Namun dia tak terlalu hirau dengan besaran honor itu. Sebab, bukan itu yang jadi tujuan utamanya bekerja sebagai pengawas TPS.
Rita ingin berkontribusi dalam pesta demokrasi ini. “Ini pengalaman baru yang belum tentu semua orang bisa dapat,” katanya.
Baru di Pemilu 2019
Sesuai Pasal 114 Undang-Undang (UU) Nomor 7 Tahun 2017 tentang Pemilu, pengawas TPS memiliki lima tugas. Kelimanya, mengawasi persiapan pemungutan suara, pelaksanaan pemungutan suara, persiapan penghitungan suara, pelaksanaan penghitungan suara, dan pergerakan hasil penghitungan suara dari tempat pemungutan suara (TPS) ke panitia pemungutan suara (PPS).

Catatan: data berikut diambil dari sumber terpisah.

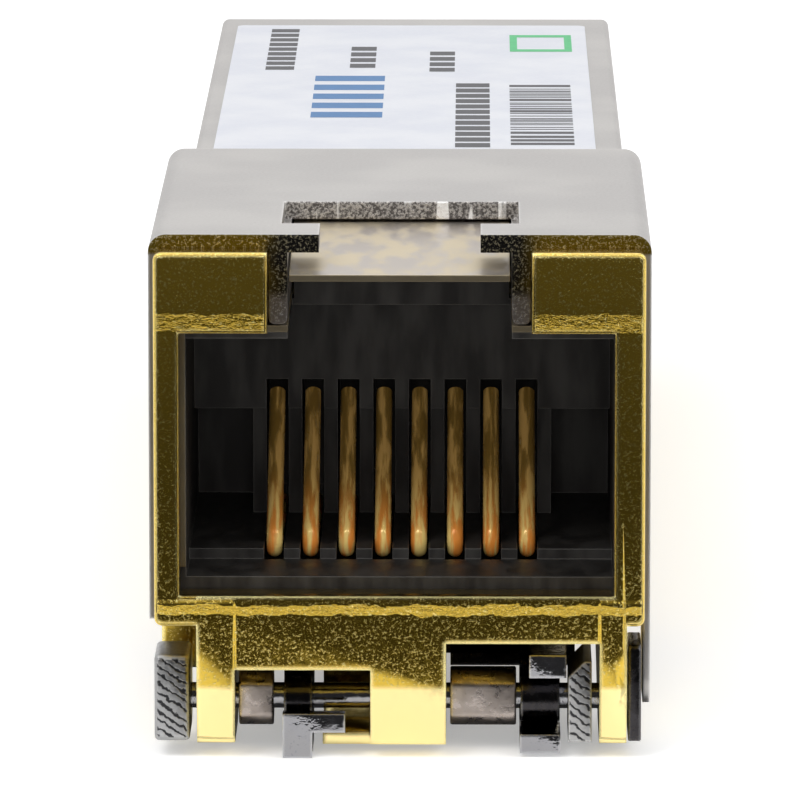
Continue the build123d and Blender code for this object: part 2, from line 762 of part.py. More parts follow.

Dengan beban tugas ini, setiap pengawas TPS bisa bekerja 24 jam. Ini khususnya saat hari pemungutan suara. Pasalnya dari sejumlah simulasi pemungutan suara yang digelar oleh KPU, pemungutan suara hingga tuntas penghitungan suara memakan waktu dari pukul 07.00 hingga tengah malam.

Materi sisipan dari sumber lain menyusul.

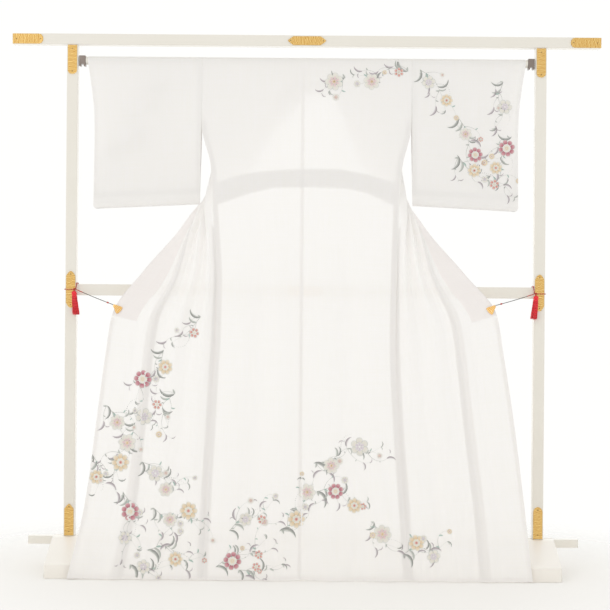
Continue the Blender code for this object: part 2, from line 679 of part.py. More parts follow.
def panel_places(v):
    """Cloth positions of the front panel's columns, on crests and troughs where the folds are tight."""
    even = [panel_u(v) * j / N_FRONT for j in range(N_FRONT + 1)]
    pitch = seam_u(v) / (6 * LOBES)
    tight = [pitch * j for j in range(N_FRONT)] + [panel_u(v)]
    share = step_curve(v, ((0.10, 1.0), (0.24, 0.0), (0.60, 0.0), (0.87, 1.0)))
    places = [t + (e - t) * share for t, e in zip(tight, even)]
    if v > 0.5:
        places[0] = SEAM_GAP
    return places


def build_body(side):
    """One body panel: hem of the back, over the rod, down behind it to the hem of the front."""
    rows = []
    wide = N_FRONT + N_NECK + 1
    for z in BACK_HEIGHTS[::-1]:
        rows.append([back_point(side, column_share(side, j), z) for j in range(wide)])
    for y, z in over_rod(math.atan(SLOPE)):
        row = []
        for j in range(wide):
            x = back_point(side, column_share(side, j), ROD_Z)[0]
            row.append(np.array([x, y, z]))
        rows.append(row)
    for z in (1.565, 1.540):
        row = []
        for j in range(wide):
            x = back_point(side, column_share(side, j), ROD_Z)[0]
            row.append(np.array([x, WRAP_R + 0.0002 * (ROD_Z - z) / 0.048, z]))
        rows.append(row)
    normals = {}
    count = sum(len(row) for row in rows)
    for v in FRONT_ROWS:
        places = panel_places(v)
        rows.append([front_point(side, u, v) for u in places])
        for j, u in enumerate(places):
            normals[count + j] = np.array(to_world(side, front_normal(side, u, v)))
        count += len(places)
    verts, index = [], []
    for row in rows:
        index.append(list(range(len(verts), len(verts) + len(row))))
        verts += [to_world(side, p) for p in row]
    faces = []
    for r in range(len(rows) - 1):
        count = min(len(rows[r]), len(rows[r + 1])) - 1
        for j in range(count):
            faces.append([index[r][j], index[r][j + 1], index[r + 1][j + 1], index[r + 1][j]])
    solid, faces = thicken(np.array(verts), faces, WALL, normals)
    add_object(f"body_{side}", *outward(solid, faces), "silk")


def grid_object(name, rows, wall, finish, normals=None):
    """A thick sheet from equal rows of points."""
    n = len(rows[0])
    verts = [tuple(p) for row in rows for p in row]
    faces = []
    for r in range(len(rows) - 1):
        for j in range(n - 1):
            faces.append([r * n + j, r * n + j + 1, (r + 1) * n + j + 1, (r + 1) * n + j])
    solid, faces = thicken(np.array(verts), faces, wall, normals)
    return add_object(name, *outward(solid, faces), finish)


def build_overlap(side):
    """Front overlap: a wedge beside the collar that widens to a straight panel below it."""
    columns = 5
    spans = []
    for v in FRONT_ROWS:
        if v <= TIP_V + 0.03:
            continue
        at_end = abs(v - COLLAR_END_V) <= 0.005
        if v < COLLAR_END_V - 0.005 or at_end:
            spans.append((v, past_seam(side, panel_u(v), v, SEAM_GAP + 0.0002), seam_u(v)))
        if at_end:
            v = COLLAR_END_V + 0.006
        if v > COLLAR_END_V:
            spans.append((v, past_seam(side, panel_u(v), v), full_u(v)))
    rows, normals = [], {}
    for v, low, high in spans:
        row = []
        for k in range(columns + 1):
            u = low + (high - low) * k / columns
            normals[len(rows) * (columns + 1) + k] = np.array(to_world(side, front_normal(side, u, v)))
            row.append(to_world(side, front_point(side, u, v)))
        rows.append(row)
    grid_object(f"overlap_{side}", rows, WALL, "silk", normals)


def collar_row(side, v, columns):
    """Points and normals across the collar from its seam to its free edge."""
    low = past_seam(side, seam_u(v), v, SEAM_GAP + (COLLAR_WALL - WALL) / 2)
    high = full_u(v)
    places = [low + (high - low) * k / columns for k in range(columns + 1)]
    points = [np.array(to_world(side, front_point(side, u, v))) for u in places]
    return points, [np.array(to_world(side, front_normal(side, u, v))) for u in places]


def collar_rows(columns, last_v):
    """Rows along the whole collar, from the left end round the back of the neck to the right end."""
    stations = [v for v in (0.048,) + FRONT_ROWS if v <= last_v + 1e-6]
    stations = [COLLAR_END_V - 0.001 if abs(v - COLLAR_END_V) < 1e-6 else v for v in stations]
    left = [collar_row("left", v, columns) for v in stations]
    right = [collar_row("right", v, columns) for v in stations]
    for points, _ in left + right:
        for p in points:
            p[2] = min(p[2], 1.5375)
    middle = []
    for t in (0.2, 0.4, 0.6, 0.8):
        row = []
        for p, q in zip(left[0][0], right[0][0]):
            m = p + (q - p) * t
            m[2] -= 0.002 * math.sin(math.pi * t)
            row.append(m)
        middle.append((row, [np.array([0.0, 1.0, 0.0])] * (columns + 1)))
    rows = left[::-1] + middle + right
    points = [row[0] for row in rows]
    normals = {}
    for i, row in enumerate(rows):
        for k, normal in enumerate(row[1]):
            normals[i * (columns + 1) + k] = normal
    return points, normals


def build_collar():
    """Collar round the neck and down both fronts, and the over-collar on its outer face."""
    columns = 4
    points, normals = collar_rows(columns, COLLAR_END_V)
    grid_object("collar", points, COLLAR_WALL, "collar_silk", normals)
    points, normals = collar_rows(columns, 0.32)
    rows = np.array(points)
    along = np.gradient(rows, axis=0)
    across = np.gradient(rows, axis=1)
    normal = np.cross(along, across)
    normal /= np.linalg.norm(normal, axis=2, keepdims=True)
    if normal[len(rows) // 2, 2, 1] < 0:
        normal = -normal
    lift = COLLAR_WALL / 2 + GAP + WALL / 2 + 0.0006
    grid_object("over_collar", rows + normal * lift, WALL, "collar_silk")


def build_tuck():
    """Waist tuck: a band of folded cloth behind the back panels, following their surface."""
    rows = []
    for level in (0.0, 0.5, 1.0):
        row = []
        for x in np.linspace(-0.272, 0.272, 21):
            z = step_curve(x, TUCK_TOP) * (1 - level) + step_curve(x, TUCK_BOTTOM) * level
            side = "left" if x < CENTRE_X else "right"
            sx = -1 if side == "left" else 1
            edge = back_edge_x(side, z)
            seam = sx * CENTRE_X + GAP
            q = min(max((sx * x - edge) / (seam - edge), 0.0), 1.0)
            p = back_point(side, q, z, WALL / 2 + 2 * GAP + 0.0008)
            row.append((x, p[1], z))
        rows.append(row)
    grid_object("waist_tuck", rows, 0.0016, "silk")


def build_sleeve(side):
    """One sleeve: a loop over the rod, sewn along the bottom and up part of the wrist edge."""
    heights = (1.54, 1.47, 1.396, CUFF_BOTTOM, 1.30, 1.22, 1.165)

    def depth(front, z, t):
        drop = ROD_Z - z
        if front:
            lean = SLOPE * min(drop, ROD_Z - ATTACH_Z) * (1 - t) ** 1.4
            y = -WRAP_R - lean
        else:
            y = WRAP_R
        near = min(max((1.36 - z) / 0.20, 0.0), 1.0)
        near = near * near * (3 - 2 * near)
        middle = -0.010 * (1 - t) - 0.002
        half = 0.0075
        target = middle - half if front else middle + half
        return y + (target - y) * near

    def ring(t):
        bottom = SLEEVE_BOTTOM_IN + (SLEEVE_BOTTOM_OUT - SLEEVE_BOTTOM_IN) * t
        points = []
        scale = [bottom + (z - 1.131) * (ROD_Z - bottom) / (ROD_Z - 1.131) for z in heights]
        scale = [z0 if z0 >= CUFF_BOTTOM else s for z0, s in zip(heights, scale)]
        for z in scale[::-1]:
            points.append((depth(True, z, t), z))
        lean = math.atan(SLOPE * (1 - t) ** 1.4)
        points += over_rod(lean)
        for z in scale:
            points.append((depth(False, z, t), z))
        low_z = scale[-1]
        yf, yr = points[0][0], points[-1][0]
        for k in (1, 2, 3):
            angle = math.pi * k / 4
            y = (yf + yr) / 2 + (yr - yf) / 2 * math.cos(angle)
            z = bottom + (low_z - bottom) * (1 - math.sin(angle)) ** 1.0
            points.append((y, z))
        return points

    verts, n = [], None
    for t in SLEEVE_COLS:
        points = ring(t)
        n = len(points)
        for y, z in points:
            inner = TOP_X[side] + 0.0005 + max(0.0, (ATTACH_Z - z) / 0.25) * 0.0045
            out = float(smooth_columns(SLEEVE_ROWS, min(z, ROD_Z))[0][0])
            if z < 1.145 and t > 0.9:
                out -= 0.004
            verts.append(to_world(side, (inner + (out - inner) * t, y, z)))
    faces = []
    for i in range(len(SLEEVE_COLS) - 1):
        for k in range(n):
            m = (k + 1) % n
            faces.append([i * n + k, i * n + m, (i + 1) * n + m, (i + 1) * n + k])
    # sewn part of the wrist edge
    last = (len(SLEEVE_COLS) - 1) * n
    levels = len(heights)
    sewn = [i for i, z in enumerate(heights[::-1]) if z <= CUFF_BOTTOM]
    rear = {i: levels + WRAP_STEPS + 1 + (levels - 1 - i) for i in sewn}
    for i in sewn[:-1]:
        faces.append([last + i, last + i + 1, last + rear[i + 1], last + rear[i]])
    low = levels + WRAP_STEPS + 1 + levels
    faces.append([last + low + 2, last + 0, last + rear[0], last + low])
    faces.append([last + low + 2, last + low, last + low + 1])
    solid, faces = thicken(np.array(verts), consistent(faces), WALL)
    add_object(f"sleeve_{side}", *outward(solid, faces), "silk")


def consistent(faces):
    """Turn faces so that each shared edge is run in opposite directions."""
    owners = {}
    for i, face in enumerate(faces):
        for k in range(len(face)):
            edge = frozenset((face[k], face[(k + 1) % len(face)]))
            owners.setdefault(edge, []).append(i)
    faces = [list(f) for f in faces]
    seen, queue = {0}, [0]
    while queue:
        i = queue.pop()
        face = faces[i]
        for k in range(len(face)):
            a, b = face[k], face[(k + 1) % len(face)]
            for j in owners[frozenset((a, b))]:
                if j in seen:
                    continue
                other = faces[j]
                same = any(other[m] == a and other[(m + 1) % len(other)] == b for m in range(len(other)))
                if same:
                    faces[j] = other[::-1]
                seen.add(j)
                queue.append(j)
    return faces


def main():
    for obj in list(bpy.data.objects):
        bpy.data.objects.remove(obj)
    build_frame()
    build_fittings()
    build_ties()
    for side in ("left", "right"):
        build_body(side)
        build_overlap(side)
        build_sleeve(side)
    build_collar()
    build_tuck()


main()
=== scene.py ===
"""Looks of a formal summer kimono of sheer silk, shown from the back on a white lacquered stand.

The cloth is single plies of translucent silk, so seams, tuck and fronts show as darker places where plies lie on
each other; the silk of the seam allowances is also painted darker, as painted shade on the seams. The hand-dyed
design is drawn in a flat plane and laid onto the cloth. Lengths are metres.
"""

import logging
import math
from collections.abc import Callable
from dataclasses import dataclass, field
from enum import Enum

import bmesh
import bpy
import numpy as np
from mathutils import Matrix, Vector
from mathutils.bvhtree import BVHTree


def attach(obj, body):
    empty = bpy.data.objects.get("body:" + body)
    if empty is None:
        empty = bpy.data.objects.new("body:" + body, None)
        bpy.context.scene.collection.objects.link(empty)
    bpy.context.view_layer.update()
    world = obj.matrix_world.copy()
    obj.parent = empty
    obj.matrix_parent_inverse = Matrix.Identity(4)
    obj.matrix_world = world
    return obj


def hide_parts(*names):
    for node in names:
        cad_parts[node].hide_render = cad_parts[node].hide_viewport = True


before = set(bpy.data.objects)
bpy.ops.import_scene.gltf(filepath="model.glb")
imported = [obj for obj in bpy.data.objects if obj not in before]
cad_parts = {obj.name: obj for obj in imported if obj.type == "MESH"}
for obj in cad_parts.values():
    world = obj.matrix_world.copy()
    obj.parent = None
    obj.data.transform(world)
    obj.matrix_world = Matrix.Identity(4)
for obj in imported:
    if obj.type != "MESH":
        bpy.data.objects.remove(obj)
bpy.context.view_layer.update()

log = logging.getLogger("kimono")
Points = np.ndarray
Faces = list[tuple[int, ...]]
Tree = bpy.types.NodeTree
Socket = bpy.types.NodeSocket
Material = bpy.types.Material
Mesh = bpy.types.Mesh
Object = bpy.types.Object


class Side(Enum):
    """Left or right half, as the back faces the viewer."""

    LEFT = -1
    RIGHT = 1

    @property
    def word(self) -> str:
        """Name used in piece names."""
        return self.name.lower()


# Distance between the bands of a wave texture whose scale is one
WAVE_REPEAT = 0.314

# Sizes shared with the solids
SHIFT_Y = 0.0145
ROD_Z, WRAP_R = 1.588, 0.0135
SLOPE = 0.117
HEM_Z = 0.004
CENTRE_X = -0.0055
TIP_V, COLLAR_END_V, LAST_V = 0.240, 0.870, 1.600
LOBES = 3
POST_X, POST_W = 0.730, 0.034
RAIL_Z, RAIL_H = 0.8725, 0.035
PLATE_T, GAP = 0.0020, 0.0003
CLIP_V, CLIP_ROOT = 0.842, 0.0080
SLEEVE_BOTTOM, ARMHOLE_Z = 1.131, 1.396
COLLAR_TOP_V = 0.048
TUCK_END = 0.274
TOP_X = {Side.LEFT: 0.3255, Side.RIGHT: 0.3275}
NECK_X = {Side.LEFT: 0.080, Side.RIGHT: 0.106}
LOOP_Z = {Side.LEFT: 0.8735, Side.RIGHT: 0.8700}
SEAM_WIDTHS = ((0.0, 0.2330), (0.048, 0.2330), (TIP_V, 0.2640), (COLLAR_END_V, 0.3200), (LAST_V, 0.3250))
PANEL_WIDTHS = ((0.0, 0.2325), (0.048, 0.2325), (TIP_V, 0.255), (LAST_V, 0.255))
FULL_WIDTHS = ((0.0, 0.2880), (COLLAR_END_V, 0.3980), (LAST_V, 0.4040))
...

Sesuai namanya, pengawas ini ada di setiap TPS yang totalnya berjumlah sekitar 800.000 TPS. Satu TPS akan dijaga oleh satu pengawas TPS.
Keberadaan pengawas di setiap TPS ini baru ada di Pemilu 2019. Saat UU Pemilu disusun, pembentuk undang-undang, pemerintah dan DPR, melihat keberadaannya penting guna mengawasi proses pemilu di TPS.
Sebab berkaca pada pemilu sebelumnya ataupun saat gelaran pemilihan kepala daerah, kecurangan kerap terjadi saat menjelang pemungutan suara hingga penghitungan suara di TPS. Kecurangan seperti "serangan fajar" dan rekayasa atau manipulasi hasil penghitungan suara. Sementara pengawas TPS terbatas jumlahnya. Sebelumnya, satu pengawas bisa mengawasi lebih dari dua TPS, dan di antara TPS itu berjauhan lokasinya.
Lahirnya pengawas TPS di bawah komando Badan Pengawas Pemilu itu, sebenarnya juga untuk mengurangi beban peserta pemilu membiayai saksi di TPS. Pasalnya, dengan sudah ada pengawas TPS, peserta pemilu tak perlu lagi menghadirkan lagi saksi di TPS.
Namun apa daya, peserta Pemilu 2019 tampaknya masih belum percaya dengan pengawas TPS, sehingga mereka masih harus menghadirkan saksi di setiap TPS di pemilu kali ini. Walaupun untuk itu, peserta pemilu harus mengeluarkan uang hingga ratusan miliar rupiah.